Look at Dan Marino, one of the greatest passing quarterbacks in pro football history. He had an extraordinary career with the Miami Dolphins until, because of bad knees and age, he had a mediocre season in 1999. Would it have made sense to stay and hope things got better, or move on to other opportunities and leave his superb record untarnished? He faced the fact that his success cycle had peaked and left the game in style.

Good investment fund managers also know how to finish with finesse. Before a stock is purchased they have a plan to sell it and move on to the next deal when certain criteria have been met. Not surprisingly, the fund managers with the best-defined exit strategies are often the most successful.

But these are the exceptions. In our work with many different kinds of organizations, we've found that most people abhor the idea of abandoning a familiar product or service or, most emphatically, an organization, even when it is not successful. The termination process then becomes one of "finish with duress"—people hang on and on, until the handwriting is not only on the wall, but on the floor and ceiling as well.

Think about the case of the Ford Model T. Ford was wildly successful with a very reliable, inexpensive car that met basic needs of a country entering the automobile age. There were no frills and choices—as was said at the time, you could choose any color as long as it was black. Ford had a great car and a great business model.

But World War I changed it all. After the war, the creation of wealth exploded; everyone was making more money than ever. Suddenly there were extra funds for amenities and those extra funds began to flow rapidly to General Motors, which under its CEO, Alfred Sloan, was providing multiple car models, options, and colors. In less than a decade, Ford’s share of the market fell from over 50% to less than 30% and the company was on the verge of disaster. The problem: Ford had planned no Exit Point for the Model T.

Defining Exit Points

Without pre-considered Exit Points, we inevitably find ourselves fighting desperate battles to save something that is no longer relevant.
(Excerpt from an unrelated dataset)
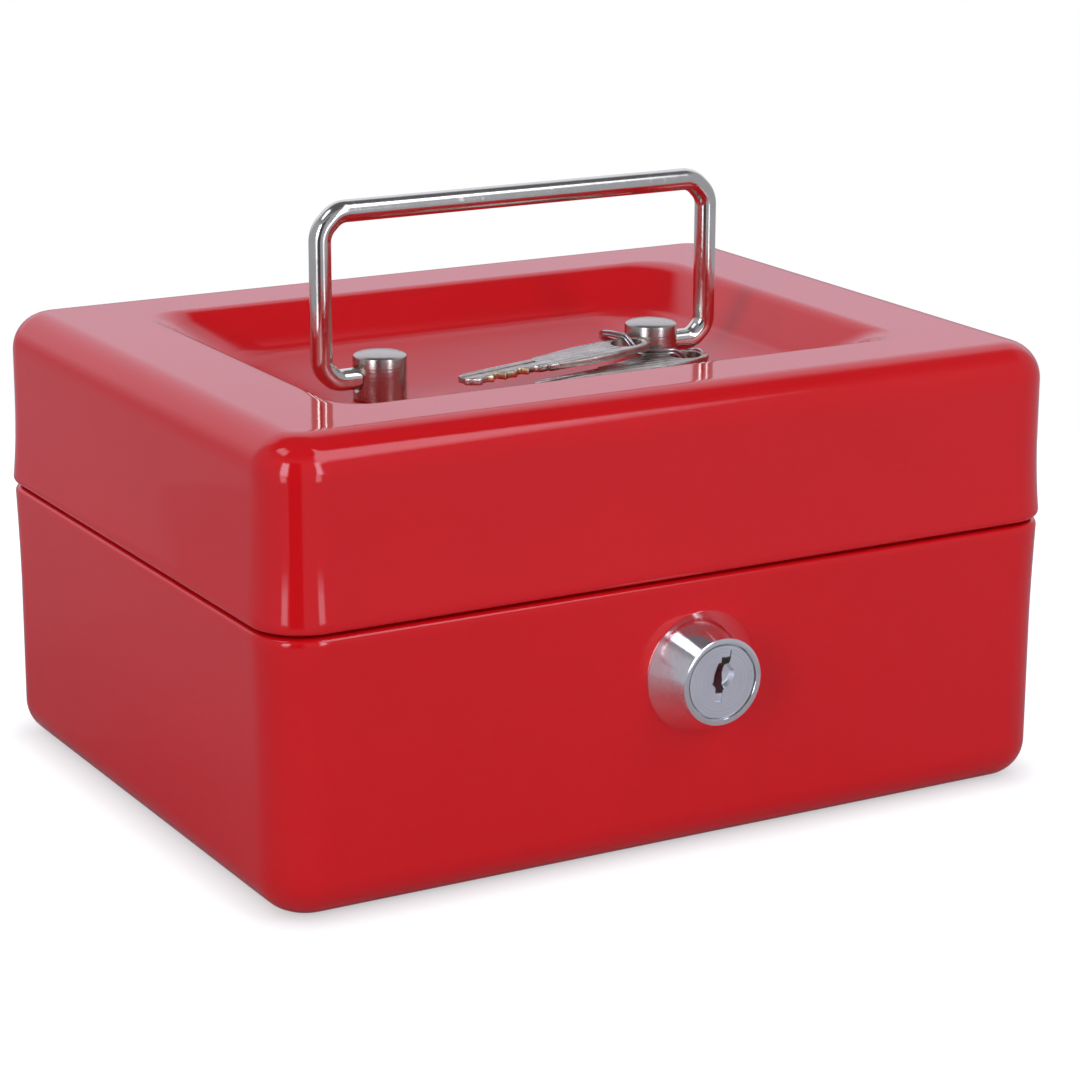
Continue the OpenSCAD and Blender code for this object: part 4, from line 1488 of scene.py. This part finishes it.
def softened(frame: dict, node: str, name: str, width: float) -> Object:
    """Copies a node's solid and rounds its edges a little.

    Args:
        node: the node's name.
        name: the new piece's name.
        width: width of the rounding.

    Returns:
        The new object, not yet riding on anything.
    """
    bm = bmesh.new()
    bm.from_mesh(frame["nodes"][node].data)
    bmesh.ops.remove_doubles(bm, verts=bm.verts, dist=1e-6)
    bmesh.ops.dissolve_limit(bm, angle_limit=math.radians(0.5), verts=bm.verts, edges=bm.edges)
    bm.normal_update()
    steep = [e for e in bm.edges if e.is_manifold and e.calc_face_angle(0.0) > math.radians(40)]
    bmesh.ops.bevel(bm, geom=steep, offset=width, segments=2, profile=0.5, affect="EDGES",
                    clamp_overlap=True)
    return mesh_object(name, bm, 50.0)


# ---------------------------------------------------------------- stage


@dataclass(frozen=True)
class Field:
    """A soft-edged field of the surroundings, in degrees round from the front and up."""

    centre: float
    half: float
    low: float
    high: float
    level: float
    soft: float = 3.0
    slant: float = 0.0


@dataclass
class Studio:
    """Floor, surroundings and camera."""

    azimuth: float = -0.519339442
    elevation: float = 0.276397987
    roll: float = 0.004722841
    distance: float = 0.607047391
    target: Point = (0.004642076, 0.0, 0.039391501)
    focal_px: float = 3343.29124
    frame_px: float = 1080.0
    sensor: float = 36.0
    floor_r: float = 0.27
    floor_bounce: float = 0.54
    floor_shown: float = 0.32
    # The floor's painted contact shadow: the box's outline, where the painted shade starts and
    # ends, and the glow left at its darkest.
    contact: tuple[float, float, float] = (75.65 * MM, 58.3 * MM, 8.6 * MM)
    contact_from: float = -5 * MM
    contact_to: float = 6.2 * MM
    contact_level: float = 0.50
    base_level: float = 0.42
    top_level: float = 0.13
    top_from: float = 38.0
    top_to: float = 56.0
    tint: Point = (0.95, 0.97, 1.13)
    fields: tuple[Field, ...] = (
        Field(160.0, 46.0, 7.0, 50.0, 0.96, 6.0),
        Field(34.0, 17.0, 36.0, 60.0, 3.0, 3.0, 0.66),
        Field(-98.0, 22.0, 54.0, 68.0, 3.0, 3.0),
        Field(-59.0, 8.5, 3.0, 36.0, 5.5, 2.5),
        Field(16.0, 5.0, 3.0, 36.0, 5.5, 2.0),
        Field(-60.0, 6.0, -11.0, 4.0, 3.0, 1.5),
        Field(13.0, 5.0, -11.0, 4.0, 3.0, 1.5),
        Field(-36.0, 14.0, -60.0, 40.0, 0.05, 2.0),
    )

    def build_camera(self) -> None:
        """Adds the camera."""
        a, e, r = self.azimuth, self.elevation, self.roll
        back = Vector((math.sin(a) * math.cos(e), -math.cos(a) * math.cos(e), math.sin(e)))
        right = Vector((math.cos(a), math.sin(a), 0.0))
        up = back.cross(right)
        right, up = (math.cos(r) * right + math.sin(r) * up,
                     math.cos(r) * up - math.sin(r) * right)
        data = bpy.data.cameras.new("camera")
        data.sensor_fit = "HORIZONTAL"
        data.sensor_width = self.sensor
        data.lens = self.focal_px / self.frame_px * self.sensor
        data.clip_start, data.clip_end = 0.01, 50.0
        obj = bpy.data.objects.new("camera", data)
        turn = Matrix((right, up, back)).transposed().to_4x4()
        obj.matrix_world = Matrix.Translation(Vector(self.target) + back * self.distance) @ turn
        bpy.context.scene.collection.objects.link(obj)
        bpy.context.scene.camera = obj

    @staticmethod
    def seen(b: Nodes) -> NodeSocket:
        """Tells the rays that show a surface straight or through glass from the others.

        Args:
            b: the material's or the world's builder.

        Returns:
            1 for those rays, 0 for the others.
        """
        path = b.add("LightPath")
        return b.maths("ADD", path.outputs["Is Camera Ray"],
                       path.outputs["Is Transmission Ray"], clamp=True)

    def beside(self, b: Nodes) -> NodeSocket:
        """Distance of a place on the floor from the outline of the box that stands on it, which
        shapes the painted contact shadow.

        Args:
            b: the floor's builder.

        Returns:
            The distance, below 0 under the box.
        """
        half_x, half_y, r = self.contact
        squares = []
        for value, half in zip(b.axes(b.place()), (half_x, half_y)):
            past = b.maths("SUBTRACT", b.maths("ABSOLUTE", value), half - r)
            past = b.maths("MAXIMUM", past, 0.0)
            squares.append(b.maths("MULTIPLY", past, past))
        return b.maths("SUBTRACT", b.maths("SQRT", b.maths("ADD", *squares)), r)

    def build_floor(self) -> None:
        """Adds the pale floor, which keeps the real shadow faintly, has a painted contact shadow
        round the box's outline and else shows white.
        """
        bm = bmesh.new()
        bmesh.ops.create_circle(bm, cap_ends=True, segments=96, radius=self.floor_r)
        obj = mesh_object("floor", bm)
        material = bpy.data.materials.new("pale_floor")
        material.use_nodes = True
        b = Nodes(material.node_tree)
        cover = b.add("BsdfDiffuse")
        seen = self.seen(b)
        bright = b.spread(seen, 0.0, 1.0, self.floor_bounce, self.floor_shown)
        b.put(cover, "Color", bright)
        glow = b.add("Emission", Color=WHITE)
        # Painted contact shadow: the camera's white glow is dimmed near the box's outline, whatever
        # the light does.
        level = b.spread(self.beside(b), self.contact_from, self.contact_to,
                         self.contact_level, 1.0)
        b.put(glow, "Strength", b.maths("MULTIPLY", seen, level))
        add = b.add("AddShader")
        b.put(add, 0, cover.outputs[0])
        b.put(add, 1, glow.outputs[0])
        b.put(b.add("OutputMaterial"), "Surface", add.outputs[0])
        dress(obj, material)

    @staticmethod
    def field_group() -> NodeTree:
        """Lays one soft-edged field over what the surroundings have so far.

        Returns:
            The node group.
        """
        tree, b, inp, out = new_group(
            "soft_field", {"Azimuth": 0.0, "Elevation": 0.0, "Under": 0.0, "Centre": 0.0,
                           "Half": 10.0, "Low": 0.0, "High": 10.0, "Level": 1.0, "Soft": 3.0,
                           "Slant": 0.0}, {"Value": "Float"})
        get = inp.outputs
        side = b.maths("SUBTRACT", get["Azimuth"], get["Centre"])
        away = b.maths("ABSOLUTE", side)
        away = b.maths("MINIMUM", away, b.maths("SUBTRACT", 360.0, away))
        up = b.maths("SUBTRACT", get["Elevation"], b.maths("MULTIPLY", side, get["Slant"]))
        mask = None
        for a, c in ((get["Half"], away), (up, get["Low"]), (get["High"], up)):
            inside = b.maths("DIVIDE", b.maths("SUBTRACT", a, c), get["Soft"])
            inside = b.maths("ADD", b.maths("MULTIPLY", inside, 0.5), 0.5, clamp=True)
            mask = inside if mask is None else b.maths("MULTIPLY", mask, inside)
        gain = b.maths("MULTIPLY", mask, b.maths("SUBTRACT", get["Level"], get["Under"]))
        b.put(out, "Value", b.maths("ADD", get["Under"], gain))
        return tree

    def build_surroundings(self) -> None:
        """Gives the world its softboxes as fields of light, and white for the camera."""
        world = bpy.data.worlds.new("studio")
        bpy.context.scene.world = world
        world.use_nodes = True
        b = Nodes(world.node_tree)
        x, y, z = b.axes(b.add("TexCoord").outputs["Generated"])
        azimuth = b.maths("DEGREES", b.maths("ARCTAN2", x, b.maths("MULTIPLY", y, -1.0)))
        elevation = b.maths("DEGREES", b.maths("ARCSINE", z))
        level = b.spread(elevation, self.top_from, self.top_to, self.base_level, self.top_level)
        group = self.field_group()
        for field_of_light in self.fields:
            node = b.add("Group", node_tree=group)
            sockets = {"Azimuth": azimuth, "Elevation": elevation, "Under": level}
            sockets.update({k.capitalize(): v for k, v in asdict(field_of_light).items()})
            for key, value in sockets.items():
                b.put(node, key, value)
            level = node.outputs[0]
        shade = b.add("Background", Color=(*self.tint, 1.0), Strength=level)
        white = b.add("Background", Color=WHITE)
        choose = b.add("MixShader")
        b.put(choose, 0, self.seen(b))
        b.put(choose, 1, shade.outputs[0])
        b.put(choose, 2, white.outputs[0])
        b.put(b.add("OutputWorld"), "Surface", choose.outputs[0])

    def build(self) -> None:
        """Adds everything that isn't part of the object."""
        self.build_camera()
        self.build_floor()
        self.build_surroundings()
        bpy.context.scene.view_settings.view_transform = "Standard"


def main() -> None:
    """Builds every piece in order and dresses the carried-over nodes."""
    logging.basicConfig(level=logging.INFO, format="%(message)s")
    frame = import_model()
    effects = Effects()
    red = Enamel("red_enamel", (0.79, 0.0065, 0.0102)).build(effects)
    wire = Plated("nickel_wire", (0.74, 0.72, 0.64), rough=(0.10, 0.17)).build(effects)
    chrome = Plated("chrome_collar", (0.92, 0.92, 0.90), rough=(0.05, 0.12),
                    blur=0.6).build(effects)
    zinc = Plated("zinc_steel", (0.52, 0.53, 0.54), rough=(0.24, 0.40), scratch=0.3).build(effects)
    spring = Plated("spring_wire", (0.50, 0.49, 0.47), rough=(0.12, 0.22)).build(effects)
    brass = Plated("brass_cut", (0.66, 0.52, 0.30), rough=(0.24, 0.38), scratch=0.2).build(effects)
    wafer = Plated("wafer_brass", (0.13, 0.10, 0.05), rough=(0.3, 0.42), scratch=0.2)
    plate = KeyPlate("key_nickel", (0.54, 0.50, 0.44)).build(effects)
    plastic = Moulded("black_plastic", (0.016, 0.016, 0.017)).build(effects)

    BasePressing().build(red)
    LidPressing().build(red)
    handle = WireHandle()
    handle.build_wire(wire)
    for side in (-1, 1):
        handle.build_post(side, effects)
    lock = CamLock()
    lock.build_housing(chrome)
    face = Lathed("plug_face", (0.88, 0.90, 0.92), centre=(lock.x, 0.0, lock.z),
                  axis=Axis.OUT_OF_FRONT, rough=(0.26, 0.36), depth=0.1).build(effects)
    lock.build_plug(face)
    keys = KeySet()
    keys.build_ring(spring)
    for hang in keys.hangs:
        keys.build_key(hang, plate, brass)

    settle(dress(softened(frame, "coin_tray", "cash_tray", 0.35 * MM), plastic), Body.TRAY,
           "plastic", "coin_tray")
    for node, body, finish, slot in (
            ("catch_plate", Body.LID, zinc, "steel"), ("lock_cam", Body.PLUG, zinc, "steel"),
            ("lock_nut", Body.BASE, zinc, "steel"),
            ("tray_support_left", Body.BASE, red, "paint"),
            ("tray_support_right", Body.BASE, red, "paint")):
        settle(dress(softened(frame, node, node + "_pressed", 0.12 * MM), finish), body, slot, node)
    carried = {"hinge_base_leaf_left": red, "hinge_base_leaf_right": red,
               "hinge_lid_leaf_left": red, "hinge_lid_leaf_right": red,
               "hinge_pin_left": zinc, "hinge_pin_right": zinc, "post_washer_left": zinc,
               "post_washer_right": zinc, "lock_wafers": wafer.build(effects), "cam_screw": zinc}
    for node, finish in carried.items():
        dress(frame["nodes"][node], finish)
        LOG.info("%s keeps its solid", node)

    Studio().build()


if __name__ == "__main__":
    main()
Because we hate to give up anything, we'll go to extraordinary lengths to continue on a course that was fine yesterday but is no longer germane.
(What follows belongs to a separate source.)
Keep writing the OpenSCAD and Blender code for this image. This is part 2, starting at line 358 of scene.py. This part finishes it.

On the other hand, if we define Exit Points in advance, everyone is much more comfortable with the exit process, because they know it will be done with style, and because they know it will free up energy to do something more profitable and exciting.

So, plan early. At the beginning of your campaign, define the criteria for the Exit Point—that moment in time beyond which you will experience diminishing returns. 

Well-defined criteria for an Exit Point will help you:

  • Maximize (and retain) your financial gains by ensuring that you exit at the right time. It is possible, for example, to squander all of your gains from a once-profitable product or service in a fruitless attempt to revive something that's in terminal collapse. This is the phenomenon known as "snatching defeat out of the jaws of victory."

  • Minimize your losses by "failing fast." The Exit Point criteria will help you recognize when something isn't working. It provides a rational way to terminate failures quickly and decisively while the cost of failure is still relatively low. Without such Exit Point criteria, you could be seduced by the "sunk-cost trap" that allows failures to drag on and on because you don't want to lose what has been invested.

  • End the game while you are strong. The right Exit Point will leave you in the strongest possible position—not only financially, but psychologically— to launch your next effort.

If you don't define the Exit Point criteria early on, you have no formal way of evaluating when the end is near. Even if you do recognize it, the natural human tendency to “give it just one more chance” will take over.

In the business world, winners tend to get out while the "getting is good." How do they know when that moment arrives? 

There are several signals of the Exit Point for a product, service or organization:

  • Valuation Zenith

  • Declining Returns

  • Strategic Shifts

Exit Point Signal: Valuation Zenith

One way to define Exit Points is to find the point of maximum value of a product, process, or organization (which could be an entire company or a division of one). Think in terms of total value—not just the revenue being generated, but what you might realize from selling the product, process, or organization or, as a worst-case measure, simply abandoning it.

Successful products and services tend to follow a fairly predictable curve:  growing acceptance and sales following the birth of the product, the center part its biggest volume (and sometimes biggest profit), and then decline in interest and sales.

When a product or service has reached the late stage of its success cycle—no longer "mature," but beginning to decline—it may be time to activate your exit plan. Failure to do so may easily mean that you will end up losing as much money on the product in its terminal stage as you made in its growth phase. Not only will you lose money, but you'll also waste management's time—an increasingly scarce resource—on something that has simply reached the end of the road. How much better would it be to have expensive talent focusing on the replacement product which may lead to better sales and profits?